> Given problem:
For the material that follows, return exactly the lines from the one with "const number = (k)" through the one with "cad_parts[node].hide_render = cad_parts[node].hide_viewport", both ends included.

> Supplied data:
**********

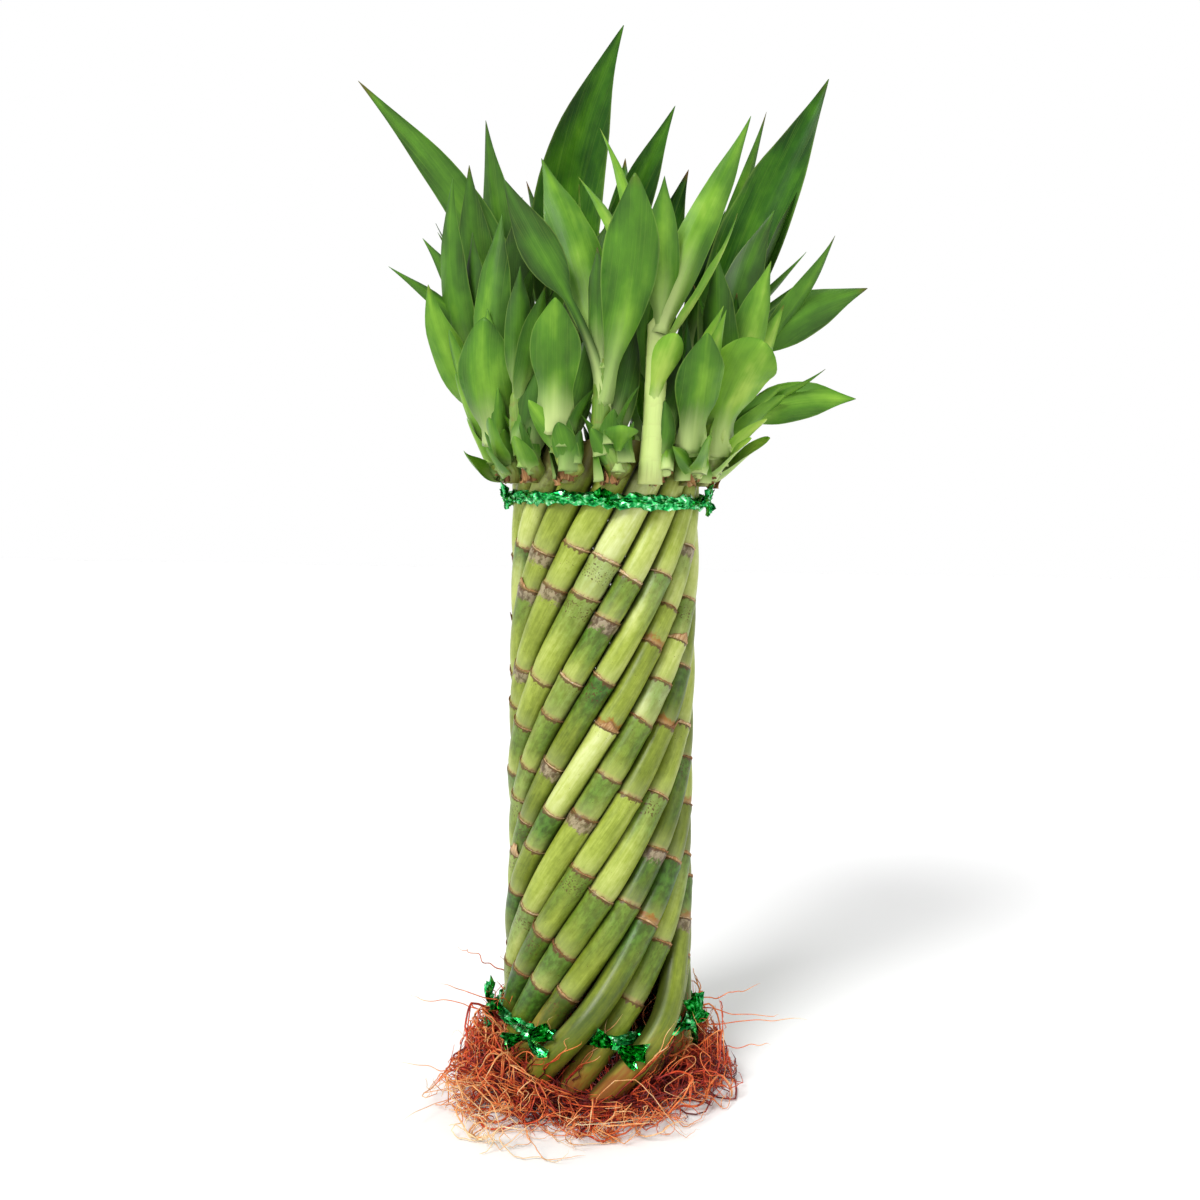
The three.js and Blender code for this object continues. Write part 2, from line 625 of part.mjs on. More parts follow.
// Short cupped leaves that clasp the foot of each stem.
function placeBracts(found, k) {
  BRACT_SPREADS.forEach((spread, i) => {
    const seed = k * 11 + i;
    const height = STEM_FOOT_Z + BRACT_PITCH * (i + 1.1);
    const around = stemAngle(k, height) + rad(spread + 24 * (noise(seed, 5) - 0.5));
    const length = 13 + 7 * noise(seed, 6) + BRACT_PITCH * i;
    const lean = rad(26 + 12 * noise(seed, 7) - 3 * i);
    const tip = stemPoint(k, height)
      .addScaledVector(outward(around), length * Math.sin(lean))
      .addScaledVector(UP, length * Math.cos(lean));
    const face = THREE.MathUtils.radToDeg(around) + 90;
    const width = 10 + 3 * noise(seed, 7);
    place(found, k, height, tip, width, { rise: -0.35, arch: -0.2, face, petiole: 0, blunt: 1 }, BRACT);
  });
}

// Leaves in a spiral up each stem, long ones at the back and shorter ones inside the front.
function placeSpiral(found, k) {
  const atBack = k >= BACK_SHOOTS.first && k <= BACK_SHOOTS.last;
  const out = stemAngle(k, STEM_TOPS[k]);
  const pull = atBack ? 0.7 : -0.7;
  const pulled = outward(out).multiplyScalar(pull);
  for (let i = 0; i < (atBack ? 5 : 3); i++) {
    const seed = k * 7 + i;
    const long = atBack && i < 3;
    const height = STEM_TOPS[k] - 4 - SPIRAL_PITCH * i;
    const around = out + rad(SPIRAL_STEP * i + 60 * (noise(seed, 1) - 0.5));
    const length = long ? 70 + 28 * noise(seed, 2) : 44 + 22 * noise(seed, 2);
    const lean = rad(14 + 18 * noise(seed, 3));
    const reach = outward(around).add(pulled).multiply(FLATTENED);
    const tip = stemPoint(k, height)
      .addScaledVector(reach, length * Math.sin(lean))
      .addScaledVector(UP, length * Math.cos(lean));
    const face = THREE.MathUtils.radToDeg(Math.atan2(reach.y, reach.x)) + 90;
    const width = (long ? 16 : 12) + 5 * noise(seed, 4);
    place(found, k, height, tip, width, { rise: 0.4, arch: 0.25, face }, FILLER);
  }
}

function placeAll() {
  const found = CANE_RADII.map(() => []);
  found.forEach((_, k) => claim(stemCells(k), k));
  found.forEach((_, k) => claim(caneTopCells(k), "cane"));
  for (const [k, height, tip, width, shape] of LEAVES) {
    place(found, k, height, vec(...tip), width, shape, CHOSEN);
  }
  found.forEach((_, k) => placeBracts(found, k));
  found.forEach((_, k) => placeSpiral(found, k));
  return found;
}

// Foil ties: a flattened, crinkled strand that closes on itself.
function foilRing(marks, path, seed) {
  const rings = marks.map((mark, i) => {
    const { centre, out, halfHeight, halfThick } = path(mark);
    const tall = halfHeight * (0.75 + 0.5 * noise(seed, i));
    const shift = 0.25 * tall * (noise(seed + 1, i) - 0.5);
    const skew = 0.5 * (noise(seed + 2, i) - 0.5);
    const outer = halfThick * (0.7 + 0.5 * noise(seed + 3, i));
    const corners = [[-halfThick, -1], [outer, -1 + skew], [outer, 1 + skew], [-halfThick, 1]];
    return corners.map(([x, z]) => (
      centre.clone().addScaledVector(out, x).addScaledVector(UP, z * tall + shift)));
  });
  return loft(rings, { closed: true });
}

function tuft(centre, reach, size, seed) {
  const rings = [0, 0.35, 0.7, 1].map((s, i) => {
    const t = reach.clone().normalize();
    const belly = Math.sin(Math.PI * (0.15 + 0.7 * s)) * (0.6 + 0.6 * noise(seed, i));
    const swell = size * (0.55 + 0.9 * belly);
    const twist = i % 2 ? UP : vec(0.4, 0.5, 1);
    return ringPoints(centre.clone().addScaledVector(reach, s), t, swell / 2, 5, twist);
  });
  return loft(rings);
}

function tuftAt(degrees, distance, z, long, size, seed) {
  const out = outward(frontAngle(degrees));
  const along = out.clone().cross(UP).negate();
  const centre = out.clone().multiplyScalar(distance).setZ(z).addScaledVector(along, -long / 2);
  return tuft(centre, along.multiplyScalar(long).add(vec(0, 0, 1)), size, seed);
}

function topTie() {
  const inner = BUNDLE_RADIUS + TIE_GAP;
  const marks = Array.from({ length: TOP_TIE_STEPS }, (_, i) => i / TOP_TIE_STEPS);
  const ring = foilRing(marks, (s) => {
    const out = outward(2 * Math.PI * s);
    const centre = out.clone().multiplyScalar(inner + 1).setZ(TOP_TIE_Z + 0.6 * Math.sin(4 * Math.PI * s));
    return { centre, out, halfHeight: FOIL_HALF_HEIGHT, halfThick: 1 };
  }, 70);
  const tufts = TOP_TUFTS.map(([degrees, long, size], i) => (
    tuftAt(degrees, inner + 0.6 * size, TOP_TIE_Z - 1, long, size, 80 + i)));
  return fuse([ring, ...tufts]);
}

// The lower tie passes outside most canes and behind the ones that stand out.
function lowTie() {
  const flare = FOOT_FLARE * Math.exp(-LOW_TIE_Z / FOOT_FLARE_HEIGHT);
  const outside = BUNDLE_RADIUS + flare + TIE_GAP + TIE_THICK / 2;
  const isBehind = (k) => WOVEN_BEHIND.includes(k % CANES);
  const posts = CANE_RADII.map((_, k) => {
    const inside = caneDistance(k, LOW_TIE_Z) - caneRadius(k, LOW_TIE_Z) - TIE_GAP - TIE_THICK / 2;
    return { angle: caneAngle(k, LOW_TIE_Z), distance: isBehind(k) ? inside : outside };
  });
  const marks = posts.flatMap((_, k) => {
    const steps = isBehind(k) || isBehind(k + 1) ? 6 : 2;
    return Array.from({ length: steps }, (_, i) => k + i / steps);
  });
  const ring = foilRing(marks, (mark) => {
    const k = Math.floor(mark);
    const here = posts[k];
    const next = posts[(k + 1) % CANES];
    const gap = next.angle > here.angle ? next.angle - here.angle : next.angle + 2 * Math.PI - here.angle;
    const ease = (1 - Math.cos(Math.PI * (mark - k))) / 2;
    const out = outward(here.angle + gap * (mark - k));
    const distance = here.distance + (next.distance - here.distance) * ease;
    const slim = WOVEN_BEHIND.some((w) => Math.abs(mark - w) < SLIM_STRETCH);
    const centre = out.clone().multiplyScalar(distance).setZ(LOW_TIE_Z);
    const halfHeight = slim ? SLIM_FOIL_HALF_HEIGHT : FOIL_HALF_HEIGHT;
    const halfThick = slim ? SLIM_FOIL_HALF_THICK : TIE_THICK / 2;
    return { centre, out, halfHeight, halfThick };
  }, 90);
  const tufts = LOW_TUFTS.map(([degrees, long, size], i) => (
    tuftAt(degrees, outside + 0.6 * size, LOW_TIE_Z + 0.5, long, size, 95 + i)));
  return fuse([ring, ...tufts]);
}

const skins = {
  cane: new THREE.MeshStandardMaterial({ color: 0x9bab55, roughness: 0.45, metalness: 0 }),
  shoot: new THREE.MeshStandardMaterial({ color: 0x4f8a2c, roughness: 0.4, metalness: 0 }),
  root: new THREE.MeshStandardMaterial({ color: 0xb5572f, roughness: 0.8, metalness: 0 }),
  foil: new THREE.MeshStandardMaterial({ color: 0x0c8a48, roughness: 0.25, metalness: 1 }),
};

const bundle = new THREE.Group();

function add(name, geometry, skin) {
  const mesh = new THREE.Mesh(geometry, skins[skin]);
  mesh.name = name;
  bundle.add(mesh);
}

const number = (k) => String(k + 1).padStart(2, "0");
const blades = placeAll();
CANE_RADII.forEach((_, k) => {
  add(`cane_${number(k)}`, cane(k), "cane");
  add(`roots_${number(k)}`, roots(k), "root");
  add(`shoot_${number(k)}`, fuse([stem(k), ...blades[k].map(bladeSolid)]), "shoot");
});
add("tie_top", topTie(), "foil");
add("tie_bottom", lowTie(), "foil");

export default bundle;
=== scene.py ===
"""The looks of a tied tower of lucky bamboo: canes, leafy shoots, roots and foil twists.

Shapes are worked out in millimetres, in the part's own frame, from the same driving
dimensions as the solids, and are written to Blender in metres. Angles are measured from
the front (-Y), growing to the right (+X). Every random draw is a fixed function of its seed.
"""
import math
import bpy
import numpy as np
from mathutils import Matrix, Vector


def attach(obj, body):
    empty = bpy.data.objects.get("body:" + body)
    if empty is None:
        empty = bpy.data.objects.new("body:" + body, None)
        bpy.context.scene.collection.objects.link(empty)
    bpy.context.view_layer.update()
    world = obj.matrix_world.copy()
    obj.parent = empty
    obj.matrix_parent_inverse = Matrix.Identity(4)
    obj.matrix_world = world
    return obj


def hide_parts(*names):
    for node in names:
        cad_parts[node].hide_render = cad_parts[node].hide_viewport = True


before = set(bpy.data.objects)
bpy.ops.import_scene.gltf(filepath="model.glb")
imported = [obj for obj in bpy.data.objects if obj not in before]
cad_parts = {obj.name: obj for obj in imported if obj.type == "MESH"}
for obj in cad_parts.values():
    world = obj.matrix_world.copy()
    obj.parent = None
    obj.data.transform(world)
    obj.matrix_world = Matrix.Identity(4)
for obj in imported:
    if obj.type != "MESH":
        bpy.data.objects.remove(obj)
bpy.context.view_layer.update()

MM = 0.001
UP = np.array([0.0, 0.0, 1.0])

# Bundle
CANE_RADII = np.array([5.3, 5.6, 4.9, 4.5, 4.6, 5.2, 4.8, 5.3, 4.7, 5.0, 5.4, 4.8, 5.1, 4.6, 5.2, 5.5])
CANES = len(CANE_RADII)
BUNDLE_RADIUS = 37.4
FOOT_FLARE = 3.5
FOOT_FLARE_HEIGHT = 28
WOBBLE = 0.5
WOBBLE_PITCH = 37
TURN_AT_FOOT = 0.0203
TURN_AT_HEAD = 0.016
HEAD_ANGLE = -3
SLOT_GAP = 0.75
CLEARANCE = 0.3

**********

> Written answer:
const number = (k) => String(k + 1).padStart(2, "0");
const blades = placeAll();
CANE_RADII.forEach((_, k) => {
  add(`cane_${number(k)}`, cane(k), "cane");
  add(`roots_${number(k)}`, roots(k), "root");
  add(`shoot_${number(k)}`, fuse([stem(k), ...blades[k].map(bladeSolid)]), "shoot");
});
add("tie_top", topTie(), "foil");
add("tie_bottom", lowTie(), "foil");

export default bundle;
=== scene.py ===
"""The looks of a tied tower of lucky bamboo: canes, leafy shoots, roots and foil twists.

Shapes are worked out in millimetres, in the part's own frame, from the same driving
dimensions as the solids, and are written to Blender in metres. Angles are measured from
the front (-Y), growing to the right (+X). Every random draw is a fixed function of its seed.
"""
import math
import bpy
import numpy as np
from mathutils import Matrix, Vector


def attach(obj, body):
    empty = bpy.data.objects.get("body:" + body)
    if empty is None:
        empty = bpy.data.objects.new("body:" + body, None)
        bpy.context.scene.collection.objects.link(empty)
    bpy.context.view_layer.update()
    world = obj.matrix_world.copy()
    obj.parent = empty
    obj.matrix_parent_inverse = Matrix.Identity(4)
    obj.matrix_world = world
    return obj


def hide_parts(*names):
    for node in names:
        cad_parts[node].hide_render = cad_parts[node].hide_viewport = True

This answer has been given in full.